Zunächst ist ein Verstoß dadurch erfolgt, dass die Beklagte sowohl eine kalkulatorische Abschreibung des Anlagevermögens auf der Basis seines Wiederbeschaffungszeitwertes als auch eine kalkulatorische Nominalverzinsung auf der Basis seines Anschaffungsrestwertes in Ansatz gebracht hat. Somit ist die Abschreibung von langlebigen Anlagegütern auf Grundlage des Wiederbeschaffunzeitwertes weiterhin zulässig. Jedoch ist die zeitgleiche kalkulatorische Abschreibung auf Grundlage des Wiederbeschaffungszeitwertes und zusätzlich der Ansatz von kalkulatorischen Zinsen auf Grundlage des Anschaffungswertes unzulässig, da hierdurch ein doppelter Inflationsausgleich erfolgt.
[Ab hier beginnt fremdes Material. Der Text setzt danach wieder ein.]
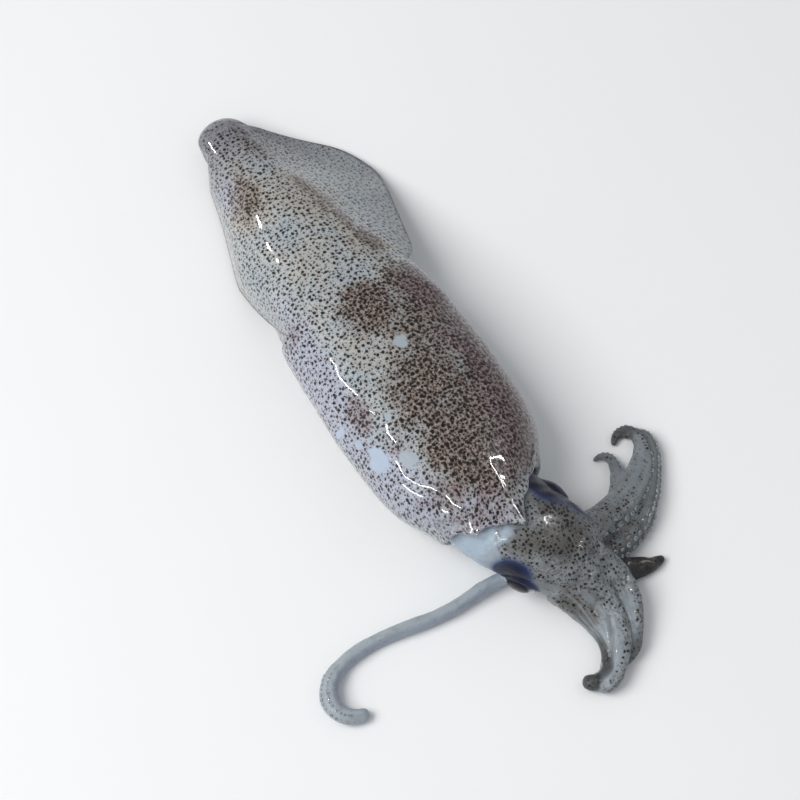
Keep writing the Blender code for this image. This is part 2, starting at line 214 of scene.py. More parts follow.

Darüber hinaus sei der angewandte Einheitszinssatz für die Eigen- und Fremdkapitalverzinsung von 6,52 % nicht mehr angemessen i.S.d. § 6 Abs. 2 S. 4 1. Halbsatz a.E. KAG NRW. Dieser Zinssatz beruhte auf dem 50-jährigem Durchschnittszinssatz der Emissionsrenditen für festverzinsliche Wertpapiere inländischer öffentlicher Emittenten zuzüglich eines pauschalen Zuschlags von 0,5 Prozentpunkten. Nach Ansicht des Gerichts sei es dagegen sachlich vertretbar den 10-jährigen Durchschnitt der Emissionsrenditen für festverzinsliche Wertpapiere inländischer öffentlicher Emittenten ohne einen pauschalen Zuschlag zugrunde zu legen.